It all started when I was bombing around the countryside and stopped at a semi-new brewpub about an hour or so from my home of record. (The Gremlin, by the way, has sadly passed on to that great parking lot in the sky. Now I’m forced to drive my cousin’s old conversion van with a peeling, sun-faded Boris Vallejo fantasy painting on the side. There’s a lot more room for beer in the back but the gas mileage sucks and random passing motorists give me the finger for no apparent reason, other than the fact that I’m driving a conversion van with a dragon and half-naked woman painted on the side.) I’d been there once or twice before and the beer list was constantly rotating, spanning a spectrum of styles, and I thought I’d check in to see what was new.
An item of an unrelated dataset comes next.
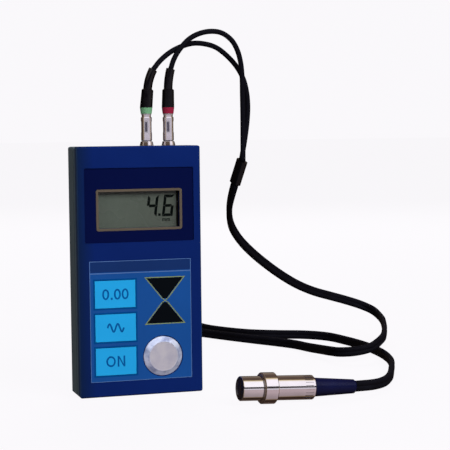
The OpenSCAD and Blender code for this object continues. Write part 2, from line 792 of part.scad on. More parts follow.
// A socket at x: threaded body through the top wall, flange under it, bore for the plug's core
module socket(x) {
  bore_r = core_d / 2 + core_gap;
  translate([x, 0, case_h]) rotate_extrude() polygon([[0, -socket_depth], [socket_r, -socket_depth],
    [socket_r, -wall - socket_flange_t], [socket_flange_r, -wall - socket_flange_t],
    [socket_flange_r, -wall], [socket_neck_r, -wall], [socket_neck_r, socket_top], [bore_r, socket_top],
    [bore_r, -socket_bore_depth], [0, -socket_bore_depth]]);
}

module socket_green() color(metal) socket(plug_green_x);
module socket_red() color(metal) socket(plug_red_x);

module socket_nut(x) {
  hole_r = socket_neck_r + core_gap;
  translate([x, 0, case_h]) rotate_extrude() polygon([[hole_r, 0], [nut_base_r, 0], [nut_base_r, nut_chamfer],
    [nut_top_r, nut_h], [hole_r, nut_h]]);
}

module socket_nut_green() color(metal) socket_nut(plug_green_x);
module socket_nut_red() color(metal) socket_nut(plug_red_x);

// The plug's inner piece: core in the socket, collet nut under the ring, spigot for ring and boot
module plug_core(x) {
  translate([x, 0, case_h]) rotate_extrude() polygon([[0, core_play - socket_bore_depth],
    [core_d / 2, core_play - socket_bore_depth], [core_d / 2, core_top], [collar_nut_r, core_top],
    [collar_nut_r, ring_base], [spigot_r, ring_base], [spigot_r, ring_base + spigot_h],
    [0, ring_base + spigot_h]]);
}

module plug_core_green() color(metal) plug_core(plug_green_x);
module plug_core_red() color(metal) plug_core(plug_red_x);

// The sliding shell with its milled grip pockets
module plug_shell(x) {
  r = plug_d / 2;
  translate([x, 0, case_h + shell_low]) difference() {
    rotate_extrude() polygon([[core_d / 2 + core_gap, 0], [r - shell_edge / 2, 0], [r, shell_edge],
      [r, shell_len - shell_edge], [r - shell_edge / 2, shell_len], [core_d / 2 + core_gap, shell_len]]);
    for (i = [0 : pocket_count - 1]) rotate([0, 0, pocket_turn + 360 * i / pocket_count])
      translate([0, -r, pocket_rise]) rotate([90, 0, 0])
      translate([0, 0, -pocket_depth]) linear_extrude(pocket_depth + over) {
        translate([-pocket_w / 2, pocket_w / 2]) square([pocket_w, pocket_len - pocket_w]);
        translate([0, pocket_w / 2]) circle(pocket_w / 2);
        translate([0, pocket_len - pocket_w / 2]) circle(pocket_w / 2);
      }
  }
}

module plug_shell_green() color(metal) plug_shell(plug_green_x);
module plug_shell_red() color(metal) plug_shell(plug_red_x);

module colour_ring(x) {
  hole_r = spigot_r + core_gap;
  translate([x, 0, case_h + ring_base]) difference() {
    cylinder(h = ring_h, r1 = plug_d / 2, r2 = boot_low_r);
    translate([0, 0, -over]) cylinder(h = ring_h + 2 * over, r = hole_r);
  }
}

module ring_green() color("#55a578") colour_ring(plug_green_x);
module ring_red() color("#96143c") colour_ring(plug_red_x);

// Rubber boot: a slim bell with a soft upper edge, leaning to the right, cut flat on the ring
// and bored upright for the spigot
module boot(x, lean) {
  translate([x, 0, case_h + boot_base]) difference() {
    rotate([0, lean, 0]) rotate_extrude() polygon([[0, -boot_dip], [boot_low_r, -boot_dip],
      [boot_low_r, boot_lip], [boot_top_r, boot_len - boot_lip],
      [boot_top_r - boot_lip, boot_len], [0, boot_len]]);
    translate([0, 0, -2 * boot_dip]) cylinder(h = 2 * boot_dip, r = 2 * boot_low_r);
    translate([0, 0, -over]) cylinder(h = spigot_h - ring_h + over + core_gap, r = spigot_r + core_gap);
  }
}

module boot_green() color(black_rubber) boot(plug_green_x, green_lean);
module boot_red() color(black_rubber) boot(plug_red_x, red_lean);

// Bent sleeve on the lead above a boot, bending on to the right from the boot's lean
module lead_sleeve(x, lean, bend_r, angle) {
  translate([x, 0, case_h + boot_base]) rotate([0, lean, 0]) translate([bend_r, 0, boot_len])
    rotate([90, 0, 0]) rotate([0, 0, 180 - angle])
      rotate_extrude(angle = angle) translate([bend_r, 0]) circle(sleeve_r);
}

module lead_sleeve_green() color(black_rubber)
  lead_sleeve(plug_green_x, green_lean, green_sleeve_bend_r, green_sleeve_angle);
module lead_sleeve_red() color(black_rubber)
  lead_sleeve(plug_red_x, red_lean, red_sleeve_bend_r, red_sleeve_angle);

// Round outline of a thin lead
function ring_outline(r, n) = [for (j = [0 : n - 1]) let (a = 360 * (j + 0.5) / n) r * [cos(a), sin(a)]];

module cord_green() color(black_rubber)
  sweep(cord_green_route, ring_outline(lead_d / 2, lead_sides), [0, 1, 0]);
module cord_red() color(black_rubber)
  sweep(cord_red_route, ring_outline(lead_d / 2, lead_sides), [0, 1, 0]);
module cord_twin() color(black_rubber)
  sweep(cord_twin_route, [for (s = twin_outline_shares) [s[0] * twin_t / 2, s[1] * twin_w / 2]], [0, 0, 1]);

module joint_sleeve() color(black_rubber) {
  run = joint_from - joint_to;
  translate(joint_to) rotate([0, acos(run[2] / norm(run)), atan2(run[1], run[0])]) linear_extrude(norm(run)) {
    square([joint_w - joint_t, joint_t], center = true);
    for (side = [-1, 1]) translate([side * (joint_w - joint_t) / 2, 0]) circle(joint_t / 2);
  }
}

// Two short leads inside the case, from the sockets down and over to the main board
module inner_leads() color("#8a2020") for (x = [plug_green_x, plug_red_x]) {
  low_z = case_h - socket_depth - inner_lead_drop;
  translate([x, 0, low_z]) cylinder(h = inner_lead_drop, r = inner_lead_r);
  translate([x, 0, low_z]) sphere(inner_lead_r);
  bar(x, low_z, inner_lead_r, chip_y, 0);
}

// Places its children on the probe's axis: origin at the face's middle, +Z towards the boot
module on_probe() {
  translate([probe_x, -probe_y, probe_z]) rotate([0, 90 + probe_tilt, probe_yaw]) children();
}

module probe_nose() color(metal) on_probe()
  rotate_extrude() polygon([[nose_d / 2 - nose_wall, 0], [nose_d / 2 - probe_chamfer / 2, 0],
    [nose_d / 2, probe_chamfer / 2], [nose_d / 2, nose_len], [nose_d / 2 - nose_wall, nose_len]]);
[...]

It was late on a Friday night and the crowd was fairly sparse. I scanned the rather large brew list and was leaning toward something light, it being late and me being full from dinner. I opted for their ESB and settled into a stool toward the end of the bar with my pint. I must have been distracted, because I don’t remember giving the beer a good sniff, which I almost always, maybe even subconsciously, do. So that first sip hit me from out of left field. It tasted like someone had filled the glass half full with apple juice before topping it off with beer. This was not what an ESB—or any well-brewed beer, for that matter—should taste like.

I inherently feel bad sending back a beer at a new, presumably still struggling, brewery.
In fact, notes of green apple in beer are a distinct and usually obvious flaw. The culprit is acetyldehyde, a chemical normally produced during the brewing process and which usually converts out in the latter stages of fermentation. However, if you have poor/unhealthy yeast, serve the beer too “young” (not letting the fermentation process fully complete, usually in high alcohol beers), or have certain types of bacterial infection, that off flavor will make it into the finished product. Lord knows I’ve detected it in my home brew on more than one occasion. But this was beyond anything I’d tasted before. It wasn’t just flawed. It was downright undrinkable.
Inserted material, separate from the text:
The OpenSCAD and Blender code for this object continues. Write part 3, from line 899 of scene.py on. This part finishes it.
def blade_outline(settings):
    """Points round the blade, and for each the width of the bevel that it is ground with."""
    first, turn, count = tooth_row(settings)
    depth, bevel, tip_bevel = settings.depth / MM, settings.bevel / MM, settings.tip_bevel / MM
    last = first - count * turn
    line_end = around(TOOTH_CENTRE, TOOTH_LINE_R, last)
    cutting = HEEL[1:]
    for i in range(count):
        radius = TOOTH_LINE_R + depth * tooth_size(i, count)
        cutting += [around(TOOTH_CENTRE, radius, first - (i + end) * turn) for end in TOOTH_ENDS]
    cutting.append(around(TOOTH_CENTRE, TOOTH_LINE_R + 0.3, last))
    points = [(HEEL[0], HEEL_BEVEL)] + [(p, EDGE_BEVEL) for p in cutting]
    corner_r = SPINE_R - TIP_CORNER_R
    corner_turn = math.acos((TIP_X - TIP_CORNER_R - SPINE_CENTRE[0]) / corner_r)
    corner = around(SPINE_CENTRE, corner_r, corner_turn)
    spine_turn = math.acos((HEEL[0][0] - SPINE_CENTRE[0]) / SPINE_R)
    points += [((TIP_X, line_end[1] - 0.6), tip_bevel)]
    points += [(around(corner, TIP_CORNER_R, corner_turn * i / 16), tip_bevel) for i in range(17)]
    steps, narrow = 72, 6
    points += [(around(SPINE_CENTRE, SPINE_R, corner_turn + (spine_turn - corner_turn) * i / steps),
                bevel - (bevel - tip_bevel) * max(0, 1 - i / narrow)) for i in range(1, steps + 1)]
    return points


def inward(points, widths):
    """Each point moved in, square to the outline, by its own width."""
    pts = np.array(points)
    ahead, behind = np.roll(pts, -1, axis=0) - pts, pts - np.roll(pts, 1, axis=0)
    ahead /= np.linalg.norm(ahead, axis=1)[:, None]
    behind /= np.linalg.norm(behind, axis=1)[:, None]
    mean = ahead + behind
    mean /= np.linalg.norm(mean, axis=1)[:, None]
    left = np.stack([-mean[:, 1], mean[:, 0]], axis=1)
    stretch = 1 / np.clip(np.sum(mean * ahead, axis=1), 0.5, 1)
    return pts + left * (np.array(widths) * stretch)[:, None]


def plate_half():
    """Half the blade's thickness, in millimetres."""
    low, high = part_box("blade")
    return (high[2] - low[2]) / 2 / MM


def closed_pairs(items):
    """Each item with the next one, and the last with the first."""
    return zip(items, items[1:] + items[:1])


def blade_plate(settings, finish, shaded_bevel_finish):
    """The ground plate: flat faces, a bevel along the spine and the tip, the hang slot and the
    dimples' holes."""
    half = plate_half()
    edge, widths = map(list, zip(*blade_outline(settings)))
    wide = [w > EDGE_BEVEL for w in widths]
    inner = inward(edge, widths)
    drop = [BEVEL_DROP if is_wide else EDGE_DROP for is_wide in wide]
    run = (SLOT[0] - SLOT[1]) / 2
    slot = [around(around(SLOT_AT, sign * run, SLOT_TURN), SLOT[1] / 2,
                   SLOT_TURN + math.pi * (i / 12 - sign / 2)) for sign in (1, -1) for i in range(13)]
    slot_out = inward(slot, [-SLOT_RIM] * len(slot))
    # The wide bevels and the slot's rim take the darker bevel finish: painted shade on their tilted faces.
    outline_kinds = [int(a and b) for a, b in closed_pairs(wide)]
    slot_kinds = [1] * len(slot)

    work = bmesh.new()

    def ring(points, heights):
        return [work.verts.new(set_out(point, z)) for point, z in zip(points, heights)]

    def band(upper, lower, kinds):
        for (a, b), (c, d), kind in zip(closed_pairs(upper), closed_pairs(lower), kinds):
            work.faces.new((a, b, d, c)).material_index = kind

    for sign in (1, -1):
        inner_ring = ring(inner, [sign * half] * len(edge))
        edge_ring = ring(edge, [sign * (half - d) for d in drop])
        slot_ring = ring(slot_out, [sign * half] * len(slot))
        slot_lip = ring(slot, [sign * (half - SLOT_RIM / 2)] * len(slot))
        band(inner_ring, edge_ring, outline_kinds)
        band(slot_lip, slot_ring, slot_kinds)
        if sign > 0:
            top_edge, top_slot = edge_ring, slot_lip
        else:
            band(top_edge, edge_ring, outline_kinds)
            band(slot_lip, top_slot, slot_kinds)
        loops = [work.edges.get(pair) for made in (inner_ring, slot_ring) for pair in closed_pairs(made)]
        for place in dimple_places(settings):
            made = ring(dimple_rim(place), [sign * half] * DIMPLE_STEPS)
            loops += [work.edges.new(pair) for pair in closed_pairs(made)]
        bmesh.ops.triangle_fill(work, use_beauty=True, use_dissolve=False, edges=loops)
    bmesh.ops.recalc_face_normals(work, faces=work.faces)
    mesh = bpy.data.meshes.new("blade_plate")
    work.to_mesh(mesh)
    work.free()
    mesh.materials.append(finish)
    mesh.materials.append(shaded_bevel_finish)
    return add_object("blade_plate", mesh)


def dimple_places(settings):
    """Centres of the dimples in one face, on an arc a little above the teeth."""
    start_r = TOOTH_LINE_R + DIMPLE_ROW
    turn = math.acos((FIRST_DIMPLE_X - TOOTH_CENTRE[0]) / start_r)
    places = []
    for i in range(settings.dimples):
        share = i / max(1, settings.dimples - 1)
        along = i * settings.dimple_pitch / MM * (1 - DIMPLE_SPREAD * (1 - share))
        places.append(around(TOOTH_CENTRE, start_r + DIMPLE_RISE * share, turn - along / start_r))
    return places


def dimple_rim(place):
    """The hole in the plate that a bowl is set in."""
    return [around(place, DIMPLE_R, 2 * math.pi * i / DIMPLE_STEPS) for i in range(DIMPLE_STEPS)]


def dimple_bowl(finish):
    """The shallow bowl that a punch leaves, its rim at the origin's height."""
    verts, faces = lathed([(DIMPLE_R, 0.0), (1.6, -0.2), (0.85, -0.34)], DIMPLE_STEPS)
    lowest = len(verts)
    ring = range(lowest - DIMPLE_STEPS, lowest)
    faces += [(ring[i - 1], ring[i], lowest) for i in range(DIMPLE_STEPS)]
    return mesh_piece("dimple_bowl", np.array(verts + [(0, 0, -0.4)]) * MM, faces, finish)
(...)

Now I’m getting to my dumb mistake: I didn’t say anything to my server. Part of my reasoning was my server, who appeared to be the only one working at that time of night, looked like she was about fourteen years old and probably didn’t have a strong knowledge of the beers they served. (I could’ve been wrong. Maybe she knew her stuff. Another ramification of my mistake.) Also, I inherently feel bad sending back a beer at a new, presumably still struggling, brewery. I want them to succeed, which is tough if they’re comping patrons beers to make up for a bad batch.

I’ve been told by more than a few bartenders that I don’t know what the Hell I’m talking about …
But, it was a major mistake on my part nonetheless. Not because I got stuck paying good money for a bad beer. I’ve said before that suffering through a skunked beer once in a great while is a sacrifice I’m willing to make in order to enjoy a variety of craft beer. No, I should have spoken up because of the folks that might be coming into the brewpub the next couple of nights. As craft beer becomes more popular, consumers without a beer dork background are sampling these new beers in larger numbers, and most of them aren’t going to know what an ESB is supposed to taste like. So if they came across an extremely flawed beer like I did, they’re going to come away thinking either craft beer tastes awful or that an ESB is supposed to taste like crab apples.

So from now on I’m going to politely and quietly point out an egregious flaw in a beer when I encounter it, whether I’m at a fledgling brewpub or an established, well known brewery. It may very well not have any effect—I’ve been told by more than a few bartenders that I don’t know what the Hell I’m talking about—but it’s our responsibility as beer dorks to cajole and encourage craft brewers to make quality, flavorful, and creative beer—the stuff we want to drink. And as fans of small, independent breweries, we have that power.